Public housing estate in Tin Shui Wai, Hong Kong

Tin Shui Estate (天瑞邨) is a public housing estate in Tin Shui Wai, New Territories, Hong Kong, near Tin Shui Wai Hospital, Tin Shui Wai Park and Light Rail Tin Shui stop. It is the second public housing estate in Tin Shui Wai New Town. It is divided into Tin Shui (I) Estate (天瑞(一)邨) and Tin Shui (II) Estate (天瑞(二)邨), and consists of 12 residential buildings completed in 1993.
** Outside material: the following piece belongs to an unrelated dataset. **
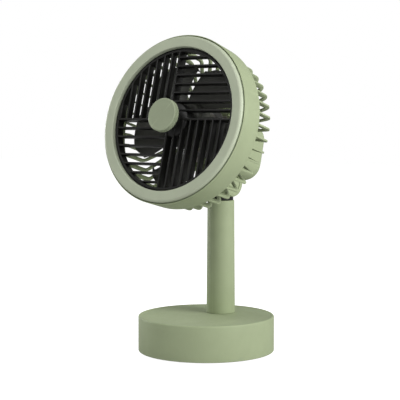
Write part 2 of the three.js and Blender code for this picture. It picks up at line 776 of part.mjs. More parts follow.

Tin Oi Court (天愛苑) is a Home Ownership Scheme court in Tin Shui Wai, near Tin Shui Estate. It consists of two blocks built since 28 October 1993.

==Houses==
===Tin Shui (I) Estate===

| Name | Chinese name | Building type | Completed |
| Shui Lung House | 瑞龍樓 | Harmony 1 | 1993 |
| Shui Sum House | 瑞心樓 |
| Shui Chuen House | 瑞泉樓 |
| Shui Yee House | 瑞意樓 |
| Shui Sing House | 瑞勝樓 |
| Shui Kwok House | 瑞國樓 | Harmony 2 |
| Shui Choi House | 瑞財樓 |

===Tin Shui (II) Estate===

| Name | Chinese name | Building type | Completed |
| Shui Fai House | 瑞輝樓 | Harmony 2 |
| Shui Fung House | 瑞豐樓 |
| Shui Moon House | 瑞满樓 | Harmony 1 | 1993 |
| Shui Lam House | 瑞林樓 |
| Shui Yip House | 瑞業樓 |

===Tin Oi Court===

| Name | Chinese name | Building type | Completed |
| Oi Chiu House | 愛潮閣 | Harmony 1 | 1993 |
| Oi Tao House | 愛濤閣 |

==Demographics==
According to the 2016 by-census, Tin Shui Estate had a population of 23,878 while Tin Oi Court had a population of 3,724. Altogether the population amounts to 27,602.

==Politics==
For the 2019 District Council election, the estate fell within two constituencies. Most of the estate and Tin Oi Court is located in the Shui Oi constituency, which was formerly represented by Sandy Lai Po-wa until October 2021, while the remainder of the estate falls within the Shui Wah constituency, which was formerly represented by Lam Chun until July 2021.